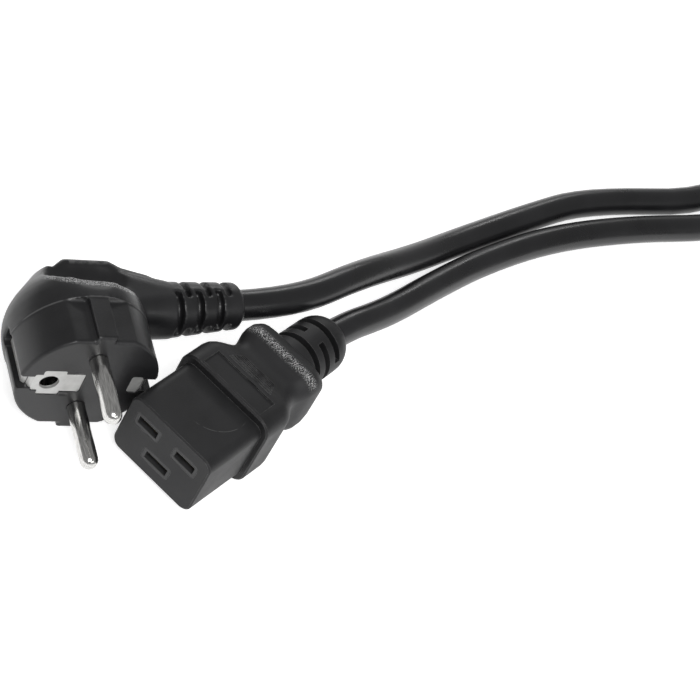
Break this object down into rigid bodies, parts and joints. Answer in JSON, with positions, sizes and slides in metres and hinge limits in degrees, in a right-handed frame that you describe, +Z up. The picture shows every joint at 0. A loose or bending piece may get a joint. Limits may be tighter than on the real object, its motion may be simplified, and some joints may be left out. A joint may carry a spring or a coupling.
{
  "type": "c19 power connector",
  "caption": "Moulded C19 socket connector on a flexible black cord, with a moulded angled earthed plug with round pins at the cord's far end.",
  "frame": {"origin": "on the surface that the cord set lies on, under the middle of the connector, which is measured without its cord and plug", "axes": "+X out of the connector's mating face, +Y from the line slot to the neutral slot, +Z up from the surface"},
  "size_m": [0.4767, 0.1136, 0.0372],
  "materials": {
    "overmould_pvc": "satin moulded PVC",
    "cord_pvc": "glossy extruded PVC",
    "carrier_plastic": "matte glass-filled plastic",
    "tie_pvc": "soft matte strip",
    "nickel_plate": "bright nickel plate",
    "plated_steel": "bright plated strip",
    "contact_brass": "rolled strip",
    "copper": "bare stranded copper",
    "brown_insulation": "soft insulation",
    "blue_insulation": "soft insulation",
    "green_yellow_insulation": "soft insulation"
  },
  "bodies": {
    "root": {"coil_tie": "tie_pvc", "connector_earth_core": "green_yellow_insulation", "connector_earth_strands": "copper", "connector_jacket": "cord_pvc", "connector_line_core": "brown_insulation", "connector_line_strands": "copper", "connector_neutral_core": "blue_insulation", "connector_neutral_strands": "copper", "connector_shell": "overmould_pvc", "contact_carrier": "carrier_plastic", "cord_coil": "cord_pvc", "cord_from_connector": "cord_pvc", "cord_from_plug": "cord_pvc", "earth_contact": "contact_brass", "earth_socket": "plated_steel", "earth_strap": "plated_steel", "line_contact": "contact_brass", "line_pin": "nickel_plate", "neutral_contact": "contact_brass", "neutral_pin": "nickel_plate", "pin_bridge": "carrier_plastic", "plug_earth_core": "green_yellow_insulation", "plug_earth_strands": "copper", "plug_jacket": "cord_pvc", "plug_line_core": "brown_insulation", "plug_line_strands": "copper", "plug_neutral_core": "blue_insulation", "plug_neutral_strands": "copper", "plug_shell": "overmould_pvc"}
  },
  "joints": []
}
========
### Goal of the exercise
Using the data above, reproduce every line exactly.

### Answer for the task
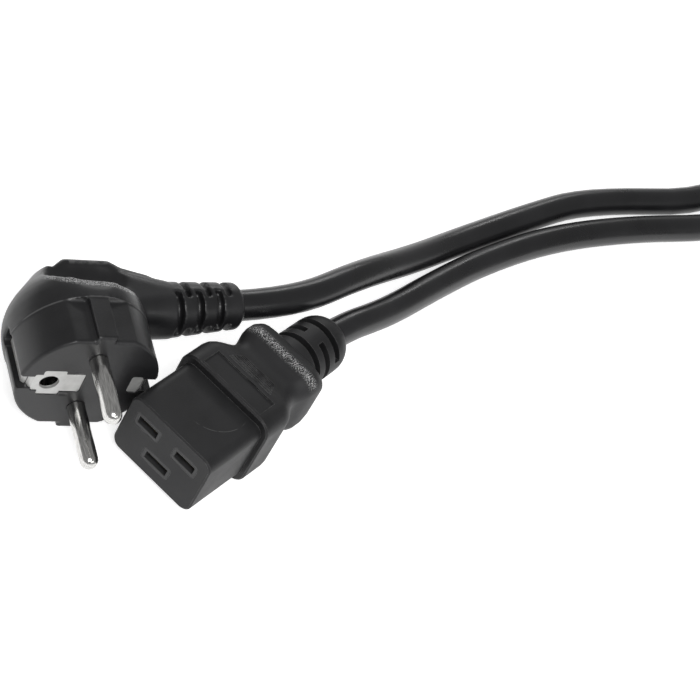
Break this object down into rigid bodies, parts and joints. Answer in JSON, with positions, sizes and slides in metres and hinge limits in degrees, in a right-handed frame that you describe, +Z up. The picture shows every joint at 0. A loose or bending piece may get a joint. Limits may be tighter than on the real object, its motion may be simplified, and some joints may be left out. A joint may carry a spring or a coupling.
{
  "type": "c19 power connector",
  "caption": "Moulded C19 socket connector on a flexible black cord, with a moulded angled earthed plug with round pins at the cord's far end.",
  "frame": {"origin": "on the surface that the cord set lies on, under the middle of the connector, which is measured without its cord and plug", "axes": "+X out of the connector's mating face, +Y from the line slot to the neutral slot, +Z up from the surface"},
  "size_m": [0.4767, 0.1136, 0.0372],
  "materials": {
    "overmould_pvc": "satin moulded PVC",
    "cord_pvc": "glossy extruded PVC",
    "carrier_plastic": "matte glass-filled plastic",
    "tie_pvc": "soft matte strip",
    "nickel_plate": "bright nickel plate",
    "plated_steel": "bright plated strip",
    "contact_brass": "rolled strip",
    "copper": "bare stranded copper",
    "brown_insulation": "soft insulation",
    "blue_insulation": "soft insulation",
    "green_yellow_insulation": "soft insulation"
  },
  "bodies": {
    "root": {"coil_tie": "tie_pvc", "connector_earth_core": "green_yellow_insulation", "connector_earth_strands": "copper", "connector_jacket": "cord_pvc", "connector_line_core": "brown_insulation", "connector_line_strands": "copper", "connector_neutral_core": "blue_insulation", "connector_neutral_strands": "copper", "connector_shell": "overmould_pvc", "contact_carrier": "carrier_plastic", "cord_coil": "cord_pvc", "cord_from_connector": "cord_pvc", "cord_from_plug": "cord_pvc", "earth_contact": "contact_brass", "earth_socket": "plated_steel", "earth_strap": "plated_steel", "line_contact": "contact_brass", "line_pin": "nickel_plate", "neutral_contact": "contact_brass", "neutral_pin": "nickel_plate", "pin_bridge": "carrier_plastic", "plug_earth_core": "green_yellow_insulation", "plug_earth_strands": "copper", "plug_jacket": "cord_pvc", "plug_line_core": "brown_insulation", "plug_line_strands": "copper", "plug_neutral_core": "blue_insulation", "plug_neutral_strands": "copper", "plug_shell": "overmould_pvc"}
  },
  "joints": []
}